Return each line containing "joints".

BEGIN GIVEN INFORMATION

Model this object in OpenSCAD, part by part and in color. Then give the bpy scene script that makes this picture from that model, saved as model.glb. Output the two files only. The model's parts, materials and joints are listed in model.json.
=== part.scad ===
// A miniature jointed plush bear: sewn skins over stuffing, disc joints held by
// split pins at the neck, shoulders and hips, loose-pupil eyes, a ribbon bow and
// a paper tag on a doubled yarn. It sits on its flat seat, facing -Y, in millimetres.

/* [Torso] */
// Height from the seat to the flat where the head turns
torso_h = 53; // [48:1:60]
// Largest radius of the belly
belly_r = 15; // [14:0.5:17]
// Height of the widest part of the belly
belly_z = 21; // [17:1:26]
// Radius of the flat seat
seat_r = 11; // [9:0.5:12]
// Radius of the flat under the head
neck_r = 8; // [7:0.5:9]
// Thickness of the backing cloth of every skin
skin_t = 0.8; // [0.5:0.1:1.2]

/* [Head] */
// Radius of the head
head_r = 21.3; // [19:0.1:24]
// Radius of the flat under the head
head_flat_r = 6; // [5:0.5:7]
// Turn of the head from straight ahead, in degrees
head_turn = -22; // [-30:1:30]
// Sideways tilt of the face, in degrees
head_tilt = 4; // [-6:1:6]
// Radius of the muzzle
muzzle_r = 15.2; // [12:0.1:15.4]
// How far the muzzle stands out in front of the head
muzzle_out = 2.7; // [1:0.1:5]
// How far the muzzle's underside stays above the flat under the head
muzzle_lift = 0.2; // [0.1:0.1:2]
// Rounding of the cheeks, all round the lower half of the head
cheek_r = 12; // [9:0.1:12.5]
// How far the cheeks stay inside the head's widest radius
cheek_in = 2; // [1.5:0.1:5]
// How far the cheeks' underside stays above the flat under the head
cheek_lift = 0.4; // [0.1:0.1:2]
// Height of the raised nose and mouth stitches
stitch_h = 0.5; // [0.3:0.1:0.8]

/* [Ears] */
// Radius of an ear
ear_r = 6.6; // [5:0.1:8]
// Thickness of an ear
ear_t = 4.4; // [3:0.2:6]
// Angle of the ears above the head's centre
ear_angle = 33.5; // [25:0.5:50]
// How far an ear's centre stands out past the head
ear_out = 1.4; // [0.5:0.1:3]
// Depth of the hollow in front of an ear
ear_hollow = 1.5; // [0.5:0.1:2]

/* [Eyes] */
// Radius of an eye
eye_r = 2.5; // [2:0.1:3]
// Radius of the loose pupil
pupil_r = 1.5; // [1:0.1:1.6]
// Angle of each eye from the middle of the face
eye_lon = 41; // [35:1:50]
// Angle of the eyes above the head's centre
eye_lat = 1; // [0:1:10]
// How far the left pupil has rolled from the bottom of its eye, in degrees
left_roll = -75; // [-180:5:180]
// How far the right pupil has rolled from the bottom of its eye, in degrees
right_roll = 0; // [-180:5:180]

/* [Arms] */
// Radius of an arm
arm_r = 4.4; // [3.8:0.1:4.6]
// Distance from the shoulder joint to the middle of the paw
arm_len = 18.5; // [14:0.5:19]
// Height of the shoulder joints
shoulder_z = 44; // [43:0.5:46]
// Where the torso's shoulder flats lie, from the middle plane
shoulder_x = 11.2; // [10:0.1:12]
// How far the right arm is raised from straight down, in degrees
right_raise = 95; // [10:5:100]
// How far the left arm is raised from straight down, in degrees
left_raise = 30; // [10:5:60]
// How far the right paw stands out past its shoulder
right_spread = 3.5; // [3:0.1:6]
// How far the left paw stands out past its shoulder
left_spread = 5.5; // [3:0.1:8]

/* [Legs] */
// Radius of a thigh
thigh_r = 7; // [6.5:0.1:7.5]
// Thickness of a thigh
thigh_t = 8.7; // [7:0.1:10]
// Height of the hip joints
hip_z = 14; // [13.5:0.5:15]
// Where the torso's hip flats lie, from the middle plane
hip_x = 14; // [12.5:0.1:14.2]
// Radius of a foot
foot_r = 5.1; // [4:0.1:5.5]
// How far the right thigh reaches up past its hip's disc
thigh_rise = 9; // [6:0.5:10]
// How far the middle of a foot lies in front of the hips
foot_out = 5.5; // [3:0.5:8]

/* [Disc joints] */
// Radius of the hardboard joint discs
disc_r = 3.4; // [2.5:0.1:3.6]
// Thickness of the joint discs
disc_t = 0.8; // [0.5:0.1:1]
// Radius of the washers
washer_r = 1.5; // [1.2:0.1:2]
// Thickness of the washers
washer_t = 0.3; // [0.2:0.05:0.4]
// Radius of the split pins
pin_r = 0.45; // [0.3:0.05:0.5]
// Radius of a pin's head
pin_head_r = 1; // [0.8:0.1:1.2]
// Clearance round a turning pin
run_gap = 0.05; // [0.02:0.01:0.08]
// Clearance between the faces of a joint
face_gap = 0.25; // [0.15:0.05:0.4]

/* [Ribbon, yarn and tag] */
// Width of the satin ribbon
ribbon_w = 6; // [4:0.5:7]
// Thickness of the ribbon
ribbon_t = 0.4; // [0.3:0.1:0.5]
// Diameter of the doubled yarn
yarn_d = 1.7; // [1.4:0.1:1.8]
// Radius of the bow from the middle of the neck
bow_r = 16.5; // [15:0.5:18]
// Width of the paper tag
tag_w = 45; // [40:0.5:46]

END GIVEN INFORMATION
BEGIN GIVEN INFORMATION

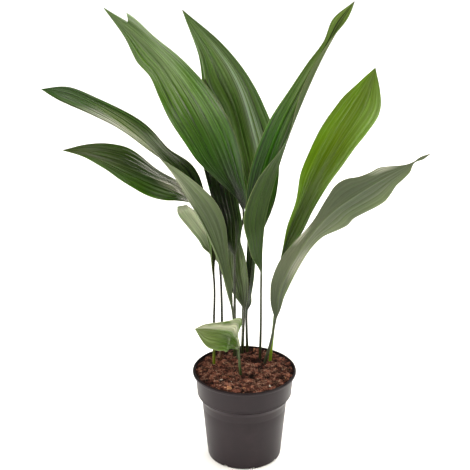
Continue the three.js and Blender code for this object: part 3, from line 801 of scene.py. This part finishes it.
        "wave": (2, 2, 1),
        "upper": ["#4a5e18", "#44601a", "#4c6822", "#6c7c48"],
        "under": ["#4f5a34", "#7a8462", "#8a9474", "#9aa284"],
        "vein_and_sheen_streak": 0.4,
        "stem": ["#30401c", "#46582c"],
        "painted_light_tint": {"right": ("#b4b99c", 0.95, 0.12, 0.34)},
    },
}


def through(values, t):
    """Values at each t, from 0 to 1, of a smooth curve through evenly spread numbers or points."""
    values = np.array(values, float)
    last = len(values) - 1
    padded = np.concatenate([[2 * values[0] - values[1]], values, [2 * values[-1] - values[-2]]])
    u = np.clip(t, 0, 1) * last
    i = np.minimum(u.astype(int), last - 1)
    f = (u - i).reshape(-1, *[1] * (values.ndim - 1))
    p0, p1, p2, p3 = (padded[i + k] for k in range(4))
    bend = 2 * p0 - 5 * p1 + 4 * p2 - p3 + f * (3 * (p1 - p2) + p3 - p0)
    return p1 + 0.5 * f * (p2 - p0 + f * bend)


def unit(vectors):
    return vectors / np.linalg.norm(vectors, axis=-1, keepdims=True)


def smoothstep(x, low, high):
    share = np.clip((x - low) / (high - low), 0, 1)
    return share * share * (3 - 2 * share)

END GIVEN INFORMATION
BEGIN GIVEN INFORMATION

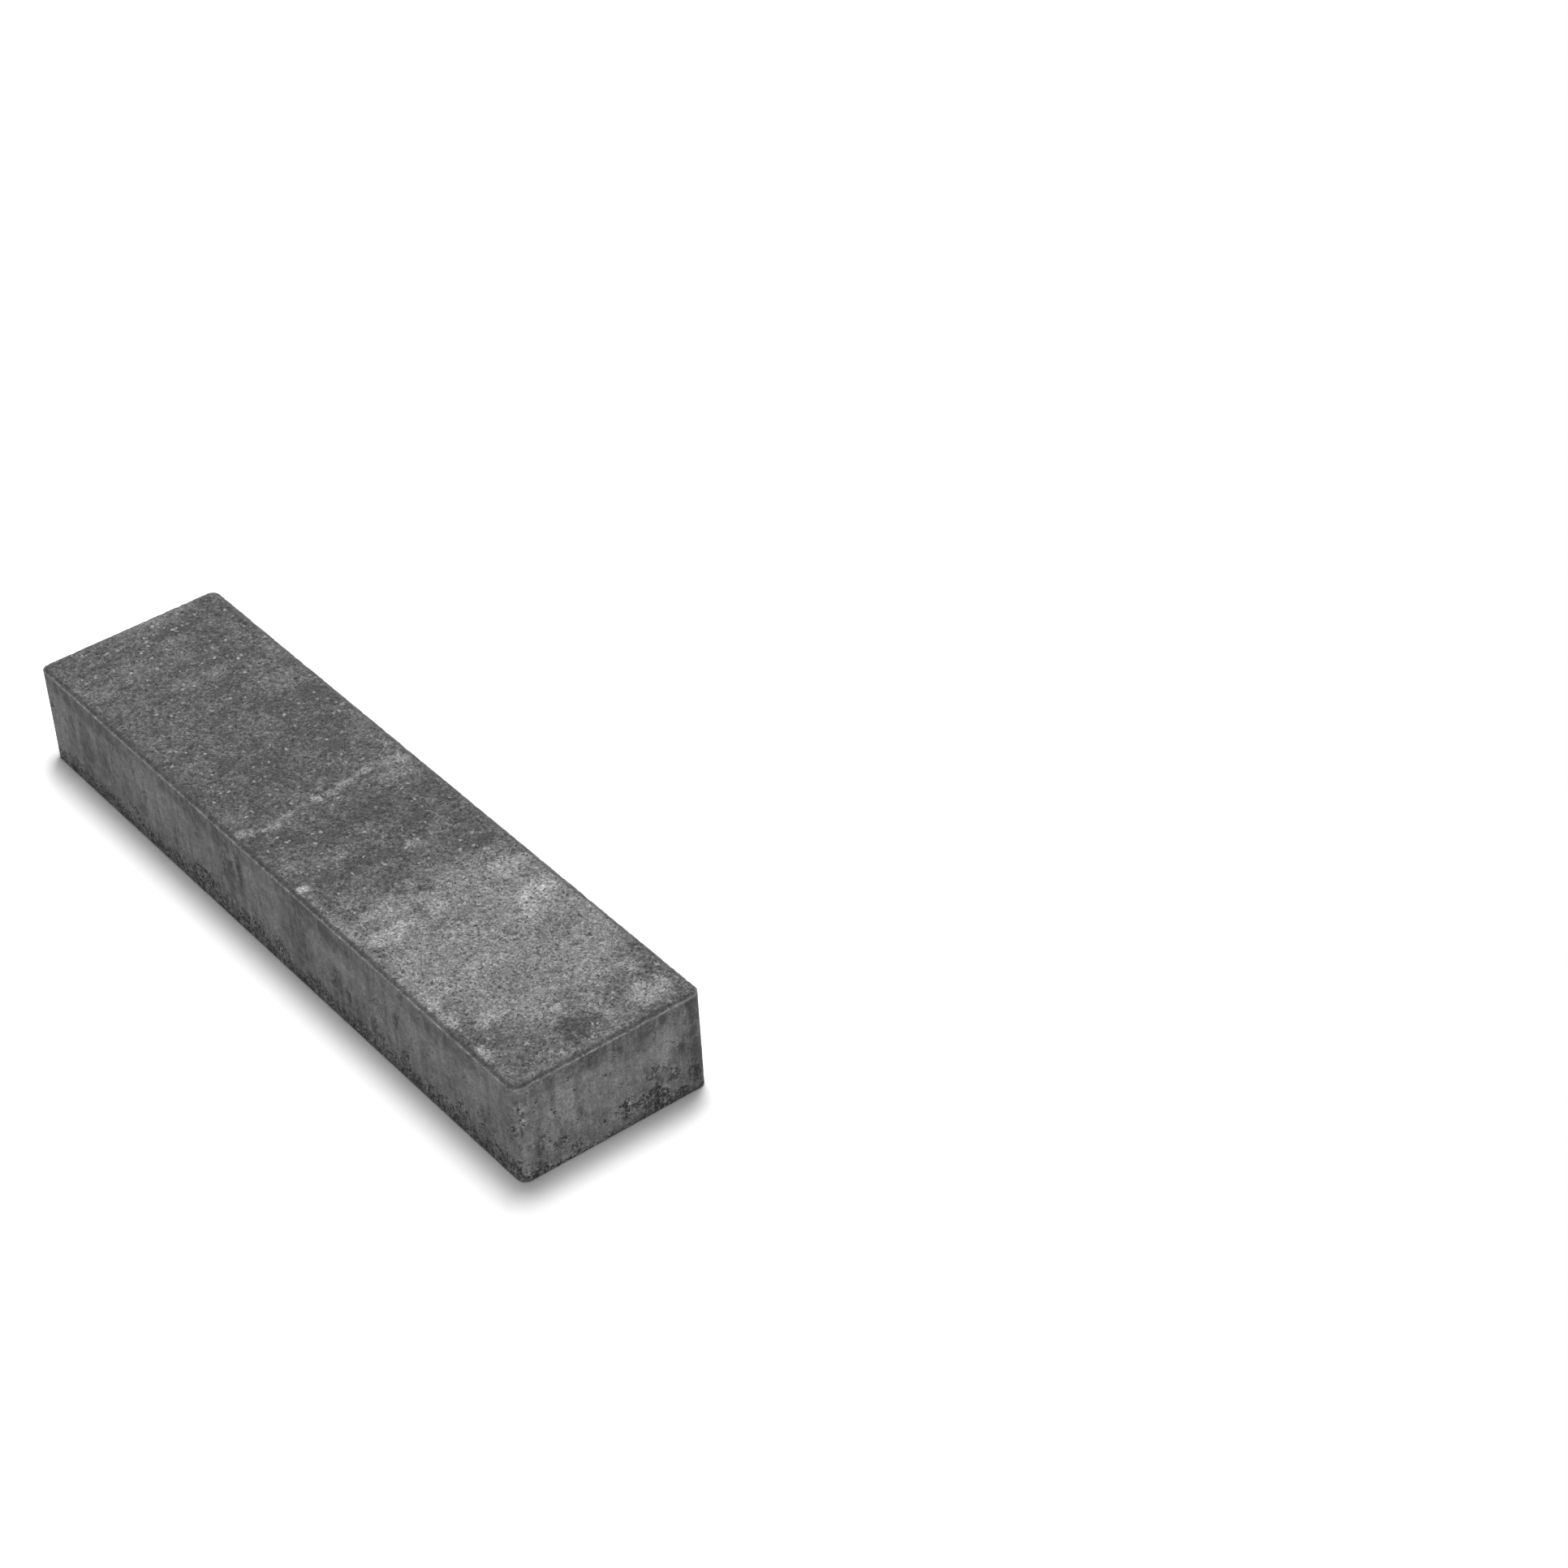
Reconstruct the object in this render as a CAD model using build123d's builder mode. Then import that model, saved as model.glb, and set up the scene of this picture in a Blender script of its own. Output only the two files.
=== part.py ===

END GIVEN INFORMATION

** ANSWER TO THIS EXERCISE **
Model this object in OpenSCAD, part by part and in color. Then give the bpy scene script that makes this picture from that model, saved as model.glb. Output the two files only. The model's parts, materials and joints are listed in model.json.
// A miniature jointed plush bear: sewn skins over stuffing, disc joints held by
// Height of the shoulder joints
// Height of the hip joints
/* [Disc joints] */